In the U.S., Frenchies didn’t even rank in the American Kennel Club’s top 30 most popular breeds in 2007. Last year, they were No. 4. In Britain they ranked 76th in 2005. Now they’re in second place.
But French bulldogs, as dogs go, are also quite unhealthy. They’re one of the brachycephalic breeds — dogs whose human-selected large heads and flat faces make them prone to certain ailments. “These dogs are kind of a dream for people who want to do research on pathology, on disease, in dogs,” said Dan O’Neill, a senior lecturer at the Royal Veterinary College in London. “They’ve got lots of problems.”
That’s bad for Frenchies, of course, but O’Neill said it has also become a crisis for what he calls “dogdom” — because it will mean more ailing animals at veterinary clinics, costlier bills for owners and more castoffs in shelters, not to mention a major incentive for unscrupulous breeders.
“These dogs came out of nowhere in 10 years,” said O’Neill, the lead author of a new study. “They are unhealthy, but it’s their rising popularity that makes it a huge issue.”
O’Neill and other researchers pulled records on all dogs treated at more than 300 clinics in 2013. They ended up with 2,228 French bulldogs and some revealing data points. Of the puppies born that year and seen in those clinics, 1.46 percent were Frenchies — up from 0.02 percent in 2003, which the authors call an “unprecedented” growth for a single breed. What’s more, the French bulldogs’ median age was 1.3 years, compared to about 4.5 for all dogs.
Despite their youth, 72 percent had some sort of disorder. Some of the most prevalent were common canine issues such as diarrhea or ear infections. But several were “conformational” disorders, or maladies related to the physical appearance that fanciers have decided French bulldogs should have.

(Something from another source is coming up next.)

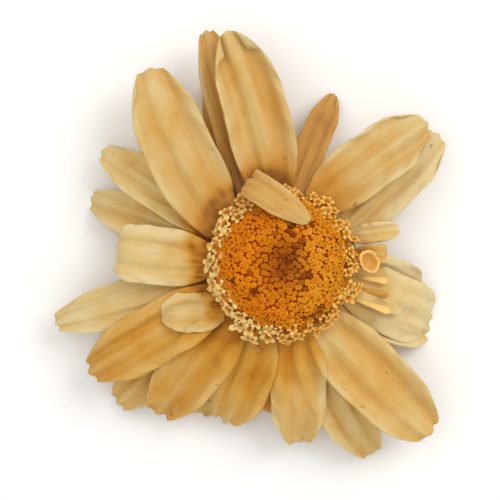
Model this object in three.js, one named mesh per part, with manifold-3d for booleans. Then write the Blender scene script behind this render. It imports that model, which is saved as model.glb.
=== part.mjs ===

The ailments included skin fold dermatitis, a stinky and uncomfortable bacterial infection that develops between the dogs’ wrinkles, and corneal ulcers, a painful condition that can result from eyes so bulging that they don’t fully close. Not surprisingly, five of the 25 most prevalent problems were upper respiratory disorders.
“That would not be the case with dogs overall,” O’Neill said. And the Frenchies’ youthfulness gave “a very rosy-eyed view” of their breed’s health, he added. “When these dogs reach middle age, these values are going to rise dramatically.”